Francke’s fervent but well-reasoned opinions on media and culture are the culmination of his many years as a journalism professional, student, teacher and observer.  He holds a Ph.D. in mass communication from the University of Minnesota. His scholarly work on various facets of the media have earned him a national reputation.  He recently contributed a biographical overview on James Gordon Bennett, a key early journalist, to Oxford University Press for a mammoth reference work it is publishing.

Watchdogs was Francke’s last major public forum for wading in on media topics.  He credits then WOWT news director Steve Murphy with allowing him free reign.  “There was no one else in the country doing media coverage and media criticism on television like I was, where I was not only free to criticize the station I was reporting on but to praise people on the other stations.  I criticized the World-Herald more than any other entity, but I often said how much better it covered something than television.”

He fears his Herald bashing caused a backlash in terms of lost opportunities for him and his students:  “Their top management deeply resented my criticism.  It created a lot of tension. There’s a certain price to pay for…taking on the biggest power in town.”  While Watchdogs ended its run in 1990, it was not due to any chilling effect.  Instead, he simply felt he’d said enough after more than 300 commentaries.
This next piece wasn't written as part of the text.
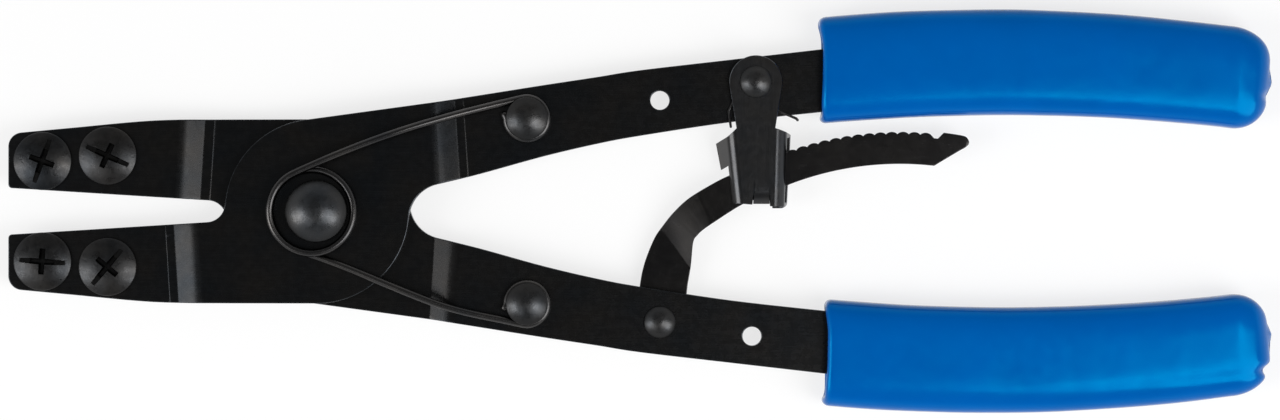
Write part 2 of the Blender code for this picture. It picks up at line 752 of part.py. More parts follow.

The ever feisty Francke has hardly kept silent.  He bemoans what he perceives to be the World-Herald editorial page’s move from “a moderate conservative position” to “The Right,” and categorizes its treatment of the President as “malice.”  He is still asked to comment on current media events, as when KFAB sought his appraisal of Barbara Walters’ Monica interview, which he said regrettably only “satisfied our low curiosity.”  He looked with dismay at “the sanctifying” of Joe DiMaggio upon his passing, noting the hype still paled next to how Princess Di’s legend grew “beyond all reasonable bounds.”

But where he used to crave always being “in the mix” of news events — putting his wry spin on things, he no longer minds “being away from the battle for months at a time” in that “other world” that is his mountain sanctuary.  Yes, it’s a sure sign his Colorado conversion is complete.

“We lead such a simple life out there.  When we go back in the summer for the first church service and the choir begins to sing, ‘There’s Something By the Mountain,’ I have a very hard time not getting teary-eyed because these things come to combine in a tapestry of meaning about the experiences you’ve had there and the way in the mountains you feel closer to the grandeur of creation.”

Despite the strong pull Colorado exerts, he has no intention of taking up year-round residence there. “No.  I like life in Omaha.  I don’t like missing the opening of the theater season in the fall.  I would miss not being here for UNO and Nebraska football.  I would miss my friends.”